● **Do this**
Repeat exactly the lines between and including those that contain "with BuildPart() as" and "obj.parent = empty". Output no other line.

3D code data

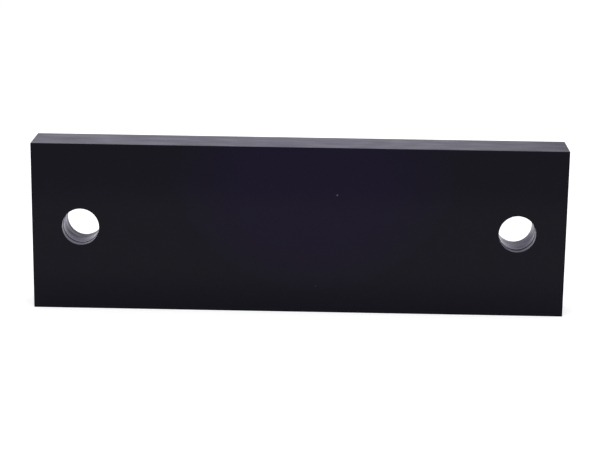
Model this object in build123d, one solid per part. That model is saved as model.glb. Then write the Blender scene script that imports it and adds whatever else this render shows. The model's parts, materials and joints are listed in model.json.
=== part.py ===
from build123d import *
from math import radians, tan
import os

# Machined mounting block: a length of flat bar with two through bores on its
# middle line, standing on one of its long narrow faces.
# +X runs along the length, +Y goes from the front broad face to the rear one,
# and +Z is up. The origin is the middle of the footprint. Sizes are in mm.

# The bar: 1/2 x 1-3/4 in flat stock, 5-1/2 in long
length = 139.7
height = 44.45
thickness = 12.7
edge_break = 0.1            # 45 degree break along all twelve outer edges

# The two bores: 3/8 in, on 4-1/2 in centres
bore_diameter = 9.525
bore_to_end = 12.7          # from each bore's axis to the end of the bar beside it
relief_step = 0.16          # how much wider, on each side, the front mouths are
relief_depth = 2.4          # and for how far in, before the step down to the bore
countersink_depth = 2.0     # how far the rear countersinks go in
countersink_angle = 90.0    # their included angle, in degrees

bore_radius = bore_diameter / 2
bore_spacing = length - 2 * bore_to_end
countersink_radius = bore_radius + countersink_depth * tan(radians(countersink_angle / 2))

# Both broad faces at mid height, looking outwards, to drill from
front_face = Plane(origin=(0, -thickness / 2, height / 2), x_dir=(1, 0, 0), z_dir=(0, -1, 0))
rear_face = Plane(origin=(0, thickness / 2, height / 2), x_dir=(1, 0, 0), z_dir=(0, 1, 0))


def make_mounting_block():
    """The bar with its edges broken, bored and countersunk from the rear, and relieved in front."""
    with BuildPart() as block:
        Box(length, thickness, height, align=(Align.CENTER, Align.CENTER, Align.MIN))
        chamfer(block.edges(), edge_break)
        with Locations(rear_face):
            with GridLocations(bore_spacing, 0, 2, 1):
                CounterSinkHole(bore_radius, countersink_radius, counter_sink_angle=countersink_angle)
        with Locations(front_face):
            with GridLocations(bore_spacing, 0, 2, 1):
                Hole(bore_radius + relief_step, depth=relief_depth)
    return block.part


os.makedirs("parts", exist_ok=True)
export_step(make_mounting_block(), "parts/mounting_block.step")
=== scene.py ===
import json
import math

import bmesh
import bpy
from mathutils import Matrix, Quaternion, Vector


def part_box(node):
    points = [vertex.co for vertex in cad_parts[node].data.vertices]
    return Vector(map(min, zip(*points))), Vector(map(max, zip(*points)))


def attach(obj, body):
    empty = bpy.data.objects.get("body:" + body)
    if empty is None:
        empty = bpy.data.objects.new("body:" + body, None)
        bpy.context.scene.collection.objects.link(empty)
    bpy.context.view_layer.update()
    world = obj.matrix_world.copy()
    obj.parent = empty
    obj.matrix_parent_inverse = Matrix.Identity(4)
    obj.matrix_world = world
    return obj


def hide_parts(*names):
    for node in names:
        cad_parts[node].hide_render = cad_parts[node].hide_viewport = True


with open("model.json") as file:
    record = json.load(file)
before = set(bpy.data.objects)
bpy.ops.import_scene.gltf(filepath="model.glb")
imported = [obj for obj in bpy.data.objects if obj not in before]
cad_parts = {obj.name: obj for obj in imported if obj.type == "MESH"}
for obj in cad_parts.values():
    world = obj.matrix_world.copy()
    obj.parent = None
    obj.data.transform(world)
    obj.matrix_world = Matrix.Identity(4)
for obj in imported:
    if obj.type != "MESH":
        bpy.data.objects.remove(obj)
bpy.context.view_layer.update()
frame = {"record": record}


# Bar of the mounting block: flat aluminium bar, drawn to size, cut to length and
# faced at both ends. All twelve outer edges are only just broken, so the tops of the
# broad faces still look crisp.
MM = 0.001
edge_break = 0.1 * MM
edge_break_segments = 3
low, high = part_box("mounting_block")
middle = (low + high) / 2
BROAD, NARROW, ENDS, BREAKS, BORES = range(5)

block = bmesh.new()
bmesh.ops.create_cube(block, size=1, matrix=Matrix.LocRotScale(middle, None, high - low))
for face in block.faces:
    across_x, across_y, across_z = (abs(part) > 0.5 for part in face.normal)
    face.material_index = ENDS if across_x else BROAD if across_y else NARROW
broken = bmesh.ops.bevel(block, geom=block.edges[:], affect="EDGES", offset=edge_break,
                         segments=edge_break_segments, profile=0.5, material=-1)
for face in broken["faces"]:
    face.material_index = BREAKS
    face.smooth = True
bmesh.ops.delete(block, geom=[face for face in block.faces if face.material_index == BROAD],
                 context="FACES_ONLY")


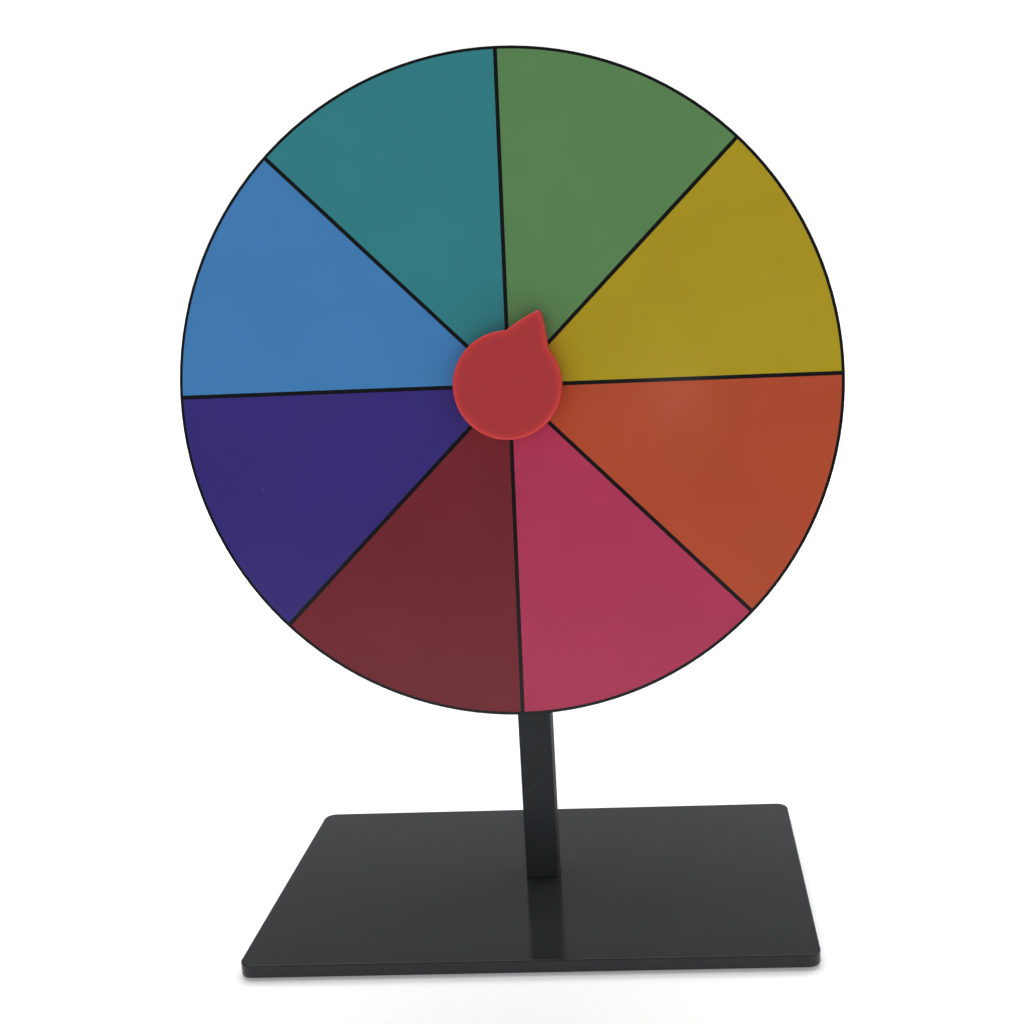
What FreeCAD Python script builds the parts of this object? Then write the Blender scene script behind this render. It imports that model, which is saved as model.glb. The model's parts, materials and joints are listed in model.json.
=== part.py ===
import FreeCAD, Part
import math
import os

from FreeCAD import Vector

# Tabletop game spinner: a round board of eight colour sectors stands on a square post and a
# flat base plate, and a drop-shaped pointer spins in front of it on a ball bearing. The board
# leans back a little on its hub, so that players who look down at it see it squarely.
#
# Frame: millimetres, +Z up, the board faces -Y, +X is to the right of somebody who looks at
# the board. The origin is the middle of the footprint, on the table under the foot pads.
# The board, hub, bearing and pointer are built upright, and then they lean back together
# about the middle of the board's face.

# ---- driving dimensions ----

BOARD_DIAMETER = 300.0
BOARD_THICKNESS = 5.0
BOARD_LEAN = 6.0
HUB_HEIGHT = 258.0
BASE_WIDTH = 260.0
BASE_DEPTH = 160.0
BASE_THICKNESS = 6.0
POST_WIDTH = 16.0
POST_WALL = 1.5
POST_FRONT_Y = -2.0
BOARD_FRONT_Y = -30.0
POINTER_DIAMETER = 48.6
POINTER_REACH = 37.0
POINTER_THICKNESS = 7.0
POINTER_ANGLE = 25.5
SECTOR_NAMES = ["green", "yellow", "orange", "pink", "maroon", "indigo", "blue", "teal"]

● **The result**
    with BuildPart() as block:
        Box(length, thickness, height, align=(Align.CENTER, Align.CENTER, Align.MIN))
        chamfer(block.edges(), edge_break)
        with Locations(rear_face):
            with GridLocations(bore_spacing, 0, 2, 1):
                CounterSinkHole(bore_radius, countersink_radius, counter_sink_angle=countersink_angle)
        with Locations(front_face):
            with GridLocations(bore_spacing, 0, 2, 1):
                Hole(bore_radius + relief_step, depth=relief_depth)
    return block.part


os.makedirs("parts", exist_ok=True)
export_step(make_mounting_block(), "parts/mounting_block.step")
=== scene.py ===
import json
import math

import bmesh
import bpy
from mathutils import Matrix, Quaternion, Vector


def part_box(node):
    points = [vertex.co for vertex in cad_parts[node].data.vertices]
    return Vector(map(min, zip(*points))), Vector(map(max, zip(*points)))


def attach(obj, body):
    empty = bpy.data.objects.get("body:" + body)
    if empty is None:
        empty = bpy.data.objects.new("body:" + body, None)
        bpy.context.scene.collection.objects.link(empty)
    bpy.context.view_layer.update()
    world = obj.matrix_world.copy()
    obj.parent = empty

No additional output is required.